Being responsible means:
-Making sure your actions and words are appropriate to the place, time, and people involved.
-Having realistic expectations of others and ourselves.
-Respecting other peoples’ personal style and speeds. Not everyone does things the way you do.
-Cutting others some slack.
-Being patient with and having faith in yourself. “If you say you can, you might; if you say you can’t you’re right!”
-Being open-minded, open to new information.
-Listening to other’s opinions.
-Making sure your response is appropriate to the circumstance. Don’t overreact.

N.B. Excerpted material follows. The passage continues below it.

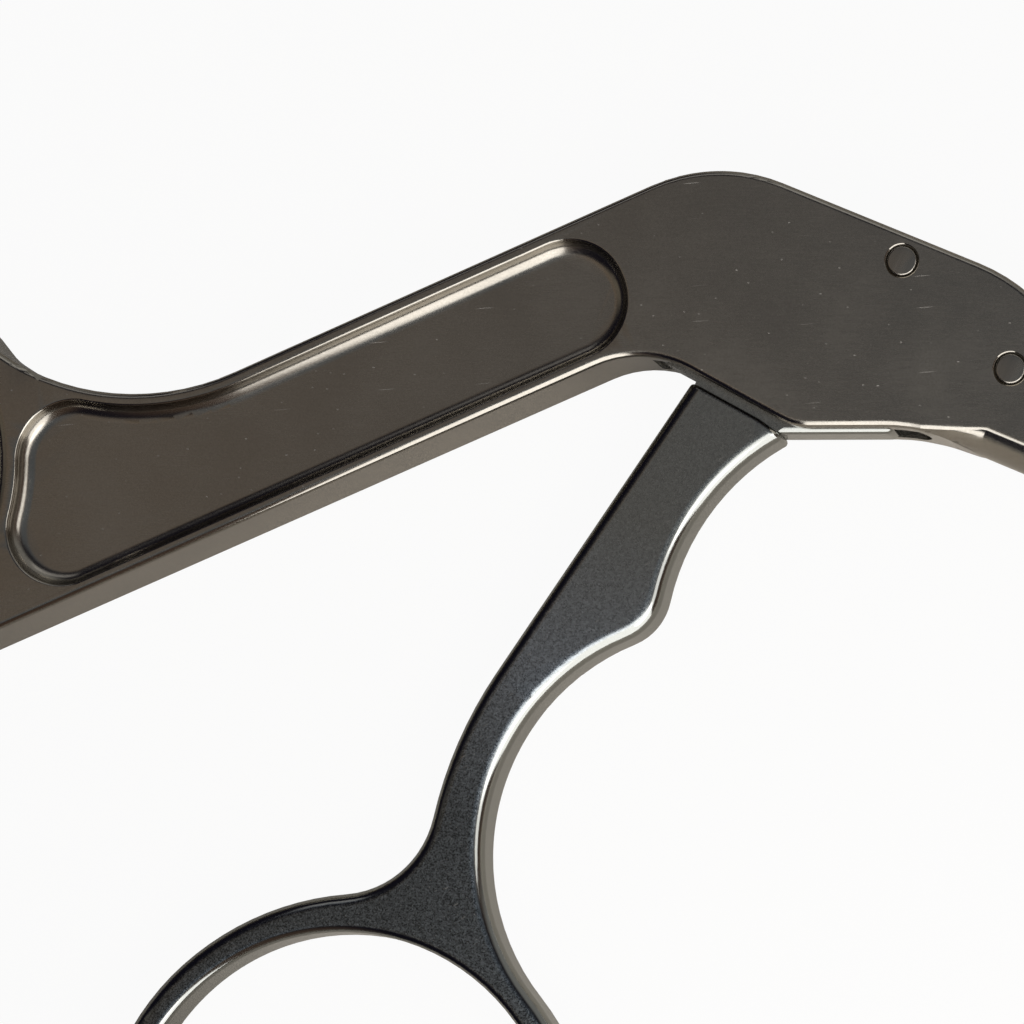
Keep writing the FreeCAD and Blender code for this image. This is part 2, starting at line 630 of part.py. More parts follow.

-Using “common sense.”RESPECTFUL
Being respectful means:
-Being fully attentive when someone is speaking to you. Don’t be engaged in other activities, talking to someone else or be looking elsewhere.
-Responding to people when they are talking to you. Don’t ignore people.
-Avoiding improper body language or tone of voice when someone is talking to you or teaching you. Don’t demonstrate impatience or dismissiveness by rolling your eyes, making exaggerated yawns, or using facial expressions that demonstrate contempt or ridicule.
-Being supportive of other’s efforts. Encouraging others even when they make mistakes. Not teasing or ridiculing.
-Waiting for someone to finish speaking before you respond. Not interrupting.
-Following the “Golden Rule.”
-Being graceful when you don’t get your way.
-Demonstrate “Good Sportsmanship” when winning or losing.
-Accept responsibility for your actions.
-Avoiding words or gestures that offend others including obscenity, sarcasm and name calling, even when any of the above are used in “fun.”
-Knowing the difference between reporting and tattling.
-Being obedient when asked to comply with reasonable requests by adults at school or on the buses. Not engaging in “sassing” or over defiance.